* [EXERCISE DESCRIPTION] Return only the lines between the line holding "Write part 2 of" and the line holding "points: The points, with", the two boundary lines included, exactly as they appear.

··· RECORDS FOR THIS EXERCISE

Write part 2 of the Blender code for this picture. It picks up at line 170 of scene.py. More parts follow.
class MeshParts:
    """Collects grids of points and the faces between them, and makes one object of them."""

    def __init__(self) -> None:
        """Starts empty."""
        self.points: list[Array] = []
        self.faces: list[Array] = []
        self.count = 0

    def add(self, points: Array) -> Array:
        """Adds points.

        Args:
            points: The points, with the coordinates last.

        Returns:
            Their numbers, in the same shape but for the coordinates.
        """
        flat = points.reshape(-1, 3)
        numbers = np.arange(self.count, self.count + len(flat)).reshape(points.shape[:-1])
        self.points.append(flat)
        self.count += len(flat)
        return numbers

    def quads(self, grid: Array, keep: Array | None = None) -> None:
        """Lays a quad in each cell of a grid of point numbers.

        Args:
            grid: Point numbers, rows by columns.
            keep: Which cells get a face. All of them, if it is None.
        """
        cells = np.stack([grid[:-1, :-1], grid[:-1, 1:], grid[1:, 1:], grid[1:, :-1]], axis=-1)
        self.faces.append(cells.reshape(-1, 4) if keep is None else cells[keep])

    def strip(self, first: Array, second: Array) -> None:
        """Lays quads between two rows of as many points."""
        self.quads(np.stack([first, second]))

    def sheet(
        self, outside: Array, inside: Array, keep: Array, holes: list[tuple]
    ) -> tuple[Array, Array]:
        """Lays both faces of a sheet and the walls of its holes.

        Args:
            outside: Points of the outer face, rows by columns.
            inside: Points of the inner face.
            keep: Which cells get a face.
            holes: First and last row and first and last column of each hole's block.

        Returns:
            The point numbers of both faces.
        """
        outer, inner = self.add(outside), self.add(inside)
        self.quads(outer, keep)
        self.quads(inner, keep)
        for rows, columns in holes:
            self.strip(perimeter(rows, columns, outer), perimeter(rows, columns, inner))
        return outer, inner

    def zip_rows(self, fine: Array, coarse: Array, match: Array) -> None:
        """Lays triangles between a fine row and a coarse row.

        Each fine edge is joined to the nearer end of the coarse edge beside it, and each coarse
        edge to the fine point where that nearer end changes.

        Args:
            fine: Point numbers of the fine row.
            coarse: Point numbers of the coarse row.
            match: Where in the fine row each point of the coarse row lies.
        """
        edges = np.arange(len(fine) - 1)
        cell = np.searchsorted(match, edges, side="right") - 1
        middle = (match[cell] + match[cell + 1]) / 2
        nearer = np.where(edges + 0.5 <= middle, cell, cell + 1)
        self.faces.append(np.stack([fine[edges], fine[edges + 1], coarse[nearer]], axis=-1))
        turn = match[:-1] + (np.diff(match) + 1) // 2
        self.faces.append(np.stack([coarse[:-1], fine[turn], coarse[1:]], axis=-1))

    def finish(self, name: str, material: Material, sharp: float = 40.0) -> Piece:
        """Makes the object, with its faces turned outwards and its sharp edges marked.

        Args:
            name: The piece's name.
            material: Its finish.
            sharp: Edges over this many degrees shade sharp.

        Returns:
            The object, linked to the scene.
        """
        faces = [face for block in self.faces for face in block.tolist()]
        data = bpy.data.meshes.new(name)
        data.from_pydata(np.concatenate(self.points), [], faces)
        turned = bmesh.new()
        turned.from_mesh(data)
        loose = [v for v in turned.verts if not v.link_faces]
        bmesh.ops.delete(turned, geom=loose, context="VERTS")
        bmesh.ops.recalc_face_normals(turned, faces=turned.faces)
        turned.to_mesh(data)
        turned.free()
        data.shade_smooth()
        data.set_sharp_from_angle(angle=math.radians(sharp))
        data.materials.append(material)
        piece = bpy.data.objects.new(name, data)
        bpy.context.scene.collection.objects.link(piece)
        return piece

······
··· RECORDS FOR THIS EXERCISE

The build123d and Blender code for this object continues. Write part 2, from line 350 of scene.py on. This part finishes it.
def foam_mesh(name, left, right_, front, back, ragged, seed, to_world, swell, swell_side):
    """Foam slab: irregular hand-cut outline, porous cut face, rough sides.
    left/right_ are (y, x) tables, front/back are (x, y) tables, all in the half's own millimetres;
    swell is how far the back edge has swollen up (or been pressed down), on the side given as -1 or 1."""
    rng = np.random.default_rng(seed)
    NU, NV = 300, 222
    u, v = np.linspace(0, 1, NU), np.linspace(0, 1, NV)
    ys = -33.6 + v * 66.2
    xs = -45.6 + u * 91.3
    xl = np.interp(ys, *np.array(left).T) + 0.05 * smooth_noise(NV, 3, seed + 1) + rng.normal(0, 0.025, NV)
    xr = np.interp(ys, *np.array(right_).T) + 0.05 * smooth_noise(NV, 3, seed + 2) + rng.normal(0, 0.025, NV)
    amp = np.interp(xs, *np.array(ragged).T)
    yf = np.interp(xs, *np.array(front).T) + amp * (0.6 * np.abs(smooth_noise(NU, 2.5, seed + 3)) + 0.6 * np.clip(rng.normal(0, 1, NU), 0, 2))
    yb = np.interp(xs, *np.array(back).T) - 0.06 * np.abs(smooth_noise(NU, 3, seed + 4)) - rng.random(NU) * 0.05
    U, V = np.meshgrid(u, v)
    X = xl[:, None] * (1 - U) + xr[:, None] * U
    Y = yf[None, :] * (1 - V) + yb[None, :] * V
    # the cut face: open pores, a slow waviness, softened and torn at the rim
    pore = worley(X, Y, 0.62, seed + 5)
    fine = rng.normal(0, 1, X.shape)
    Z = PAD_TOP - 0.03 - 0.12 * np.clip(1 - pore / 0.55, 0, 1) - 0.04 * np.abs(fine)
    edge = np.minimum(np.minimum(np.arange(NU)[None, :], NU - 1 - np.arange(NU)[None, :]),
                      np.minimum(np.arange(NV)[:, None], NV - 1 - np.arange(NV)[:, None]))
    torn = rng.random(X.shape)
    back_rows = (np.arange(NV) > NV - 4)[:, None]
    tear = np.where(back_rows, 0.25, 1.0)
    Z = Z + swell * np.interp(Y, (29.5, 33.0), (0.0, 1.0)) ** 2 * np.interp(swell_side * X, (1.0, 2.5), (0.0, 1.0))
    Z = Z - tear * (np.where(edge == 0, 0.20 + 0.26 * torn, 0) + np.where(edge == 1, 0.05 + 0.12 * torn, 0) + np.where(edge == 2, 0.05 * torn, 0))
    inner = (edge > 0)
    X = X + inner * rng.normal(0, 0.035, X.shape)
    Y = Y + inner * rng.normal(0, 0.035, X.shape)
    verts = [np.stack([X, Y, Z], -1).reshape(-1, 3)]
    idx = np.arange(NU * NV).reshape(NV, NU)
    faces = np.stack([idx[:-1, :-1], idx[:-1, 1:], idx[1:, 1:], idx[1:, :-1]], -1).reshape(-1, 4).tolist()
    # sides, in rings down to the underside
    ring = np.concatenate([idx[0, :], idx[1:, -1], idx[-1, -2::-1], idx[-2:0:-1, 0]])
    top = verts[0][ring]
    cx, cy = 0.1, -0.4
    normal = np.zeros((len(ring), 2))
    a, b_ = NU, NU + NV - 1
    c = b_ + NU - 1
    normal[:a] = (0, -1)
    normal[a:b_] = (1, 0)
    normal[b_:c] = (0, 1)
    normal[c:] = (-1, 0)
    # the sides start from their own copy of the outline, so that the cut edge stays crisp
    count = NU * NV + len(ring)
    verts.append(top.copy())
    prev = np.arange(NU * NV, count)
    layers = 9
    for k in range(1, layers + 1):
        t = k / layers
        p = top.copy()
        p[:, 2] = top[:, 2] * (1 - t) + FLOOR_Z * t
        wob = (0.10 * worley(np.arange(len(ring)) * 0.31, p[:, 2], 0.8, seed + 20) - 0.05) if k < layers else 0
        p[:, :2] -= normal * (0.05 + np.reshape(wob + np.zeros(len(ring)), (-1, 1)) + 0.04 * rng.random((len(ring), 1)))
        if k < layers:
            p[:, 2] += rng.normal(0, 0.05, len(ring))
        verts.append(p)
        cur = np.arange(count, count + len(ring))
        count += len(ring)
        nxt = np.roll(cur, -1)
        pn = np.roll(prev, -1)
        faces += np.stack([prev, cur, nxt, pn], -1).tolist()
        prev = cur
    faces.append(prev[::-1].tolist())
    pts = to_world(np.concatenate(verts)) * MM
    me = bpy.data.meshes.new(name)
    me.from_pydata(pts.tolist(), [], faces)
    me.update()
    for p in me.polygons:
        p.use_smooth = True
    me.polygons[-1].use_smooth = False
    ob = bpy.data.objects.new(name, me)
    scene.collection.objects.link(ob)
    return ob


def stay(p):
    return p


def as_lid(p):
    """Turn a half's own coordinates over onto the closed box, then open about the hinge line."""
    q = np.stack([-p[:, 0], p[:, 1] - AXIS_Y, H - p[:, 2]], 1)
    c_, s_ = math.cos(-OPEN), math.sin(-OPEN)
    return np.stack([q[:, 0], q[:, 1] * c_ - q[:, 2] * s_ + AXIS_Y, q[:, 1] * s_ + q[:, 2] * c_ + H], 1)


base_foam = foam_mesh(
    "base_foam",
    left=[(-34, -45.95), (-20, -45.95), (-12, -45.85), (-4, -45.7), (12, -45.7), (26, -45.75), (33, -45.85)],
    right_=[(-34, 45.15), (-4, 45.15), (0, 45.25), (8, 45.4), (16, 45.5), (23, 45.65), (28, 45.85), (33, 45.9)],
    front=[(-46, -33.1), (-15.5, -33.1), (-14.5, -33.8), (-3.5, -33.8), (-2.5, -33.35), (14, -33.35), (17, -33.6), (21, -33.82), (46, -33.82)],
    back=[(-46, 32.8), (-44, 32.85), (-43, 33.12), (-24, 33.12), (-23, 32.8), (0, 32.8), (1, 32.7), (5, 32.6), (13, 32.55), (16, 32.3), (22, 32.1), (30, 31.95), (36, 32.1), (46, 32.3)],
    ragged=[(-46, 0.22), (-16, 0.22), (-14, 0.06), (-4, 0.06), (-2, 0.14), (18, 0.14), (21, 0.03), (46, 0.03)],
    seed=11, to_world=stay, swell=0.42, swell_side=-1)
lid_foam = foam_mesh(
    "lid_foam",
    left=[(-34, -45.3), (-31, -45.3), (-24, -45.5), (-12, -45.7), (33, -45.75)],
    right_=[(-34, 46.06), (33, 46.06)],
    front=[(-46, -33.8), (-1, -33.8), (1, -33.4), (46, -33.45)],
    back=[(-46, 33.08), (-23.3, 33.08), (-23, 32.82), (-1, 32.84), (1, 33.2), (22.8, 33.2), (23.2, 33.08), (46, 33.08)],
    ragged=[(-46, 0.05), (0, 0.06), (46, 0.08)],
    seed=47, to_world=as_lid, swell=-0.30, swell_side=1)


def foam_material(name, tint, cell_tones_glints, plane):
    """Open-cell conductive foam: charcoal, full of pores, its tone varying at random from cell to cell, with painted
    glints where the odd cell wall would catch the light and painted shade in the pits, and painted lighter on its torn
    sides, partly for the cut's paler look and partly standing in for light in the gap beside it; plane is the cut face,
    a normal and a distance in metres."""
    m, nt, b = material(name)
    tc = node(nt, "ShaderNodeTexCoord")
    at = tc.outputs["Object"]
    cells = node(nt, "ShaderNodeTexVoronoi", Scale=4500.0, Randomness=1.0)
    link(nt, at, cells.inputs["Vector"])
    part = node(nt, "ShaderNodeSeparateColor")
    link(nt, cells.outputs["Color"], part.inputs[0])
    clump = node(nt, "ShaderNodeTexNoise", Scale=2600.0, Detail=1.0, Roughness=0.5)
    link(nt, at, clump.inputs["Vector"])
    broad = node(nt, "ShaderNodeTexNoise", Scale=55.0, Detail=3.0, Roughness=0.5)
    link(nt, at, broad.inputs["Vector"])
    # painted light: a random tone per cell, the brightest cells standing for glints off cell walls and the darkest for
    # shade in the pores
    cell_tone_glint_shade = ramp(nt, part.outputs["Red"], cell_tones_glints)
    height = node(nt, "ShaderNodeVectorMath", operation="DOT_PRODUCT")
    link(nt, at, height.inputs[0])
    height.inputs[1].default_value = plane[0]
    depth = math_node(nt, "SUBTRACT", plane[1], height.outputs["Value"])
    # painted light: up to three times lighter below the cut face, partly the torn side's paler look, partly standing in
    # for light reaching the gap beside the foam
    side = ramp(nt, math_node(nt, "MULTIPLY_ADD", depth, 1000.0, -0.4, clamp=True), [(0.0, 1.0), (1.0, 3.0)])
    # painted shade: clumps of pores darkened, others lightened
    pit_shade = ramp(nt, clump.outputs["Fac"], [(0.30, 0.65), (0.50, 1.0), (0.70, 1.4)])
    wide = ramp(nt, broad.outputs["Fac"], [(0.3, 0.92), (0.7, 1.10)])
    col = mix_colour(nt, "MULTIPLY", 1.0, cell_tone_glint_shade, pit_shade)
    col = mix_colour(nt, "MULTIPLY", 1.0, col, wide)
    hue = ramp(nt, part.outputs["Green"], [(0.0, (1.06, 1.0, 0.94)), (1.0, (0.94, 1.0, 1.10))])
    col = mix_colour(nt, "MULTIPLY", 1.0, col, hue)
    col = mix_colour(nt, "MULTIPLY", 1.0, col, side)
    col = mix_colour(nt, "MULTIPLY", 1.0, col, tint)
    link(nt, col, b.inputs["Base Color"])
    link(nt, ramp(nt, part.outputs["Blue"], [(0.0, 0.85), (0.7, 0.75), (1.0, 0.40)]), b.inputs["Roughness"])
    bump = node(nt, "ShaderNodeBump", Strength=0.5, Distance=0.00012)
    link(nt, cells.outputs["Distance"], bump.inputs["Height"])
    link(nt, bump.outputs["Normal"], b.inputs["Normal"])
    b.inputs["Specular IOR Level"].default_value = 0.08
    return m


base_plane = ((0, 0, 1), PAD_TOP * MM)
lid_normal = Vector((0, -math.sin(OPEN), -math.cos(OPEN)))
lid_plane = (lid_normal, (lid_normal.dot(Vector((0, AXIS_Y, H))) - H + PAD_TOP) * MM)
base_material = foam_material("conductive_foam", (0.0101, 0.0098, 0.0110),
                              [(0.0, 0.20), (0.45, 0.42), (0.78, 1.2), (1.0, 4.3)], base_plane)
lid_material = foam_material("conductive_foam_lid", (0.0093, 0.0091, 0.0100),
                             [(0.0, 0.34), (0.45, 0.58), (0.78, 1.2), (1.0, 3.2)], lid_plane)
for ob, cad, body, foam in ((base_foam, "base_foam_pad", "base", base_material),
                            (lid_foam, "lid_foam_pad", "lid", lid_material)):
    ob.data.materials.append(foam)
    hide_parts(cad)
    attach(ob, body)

······

* [IN RESPONSE]
Write part 2 of the Blender code for this picture. It picks up at line 170 of scene.py. More parts follow.
class MeshParts:
    """Collects grids of points and the faces between them, and makes one object of them."""

    def __init__(self) -> None:
        """Starts empty."""
        self.points: list[Array] = []
        self.faces: list[Array] = []
        self.count = 0

    def add(self, points: Array) -> Array:
        """Adds points.

        Args:
            points: The points, with the coordinates last.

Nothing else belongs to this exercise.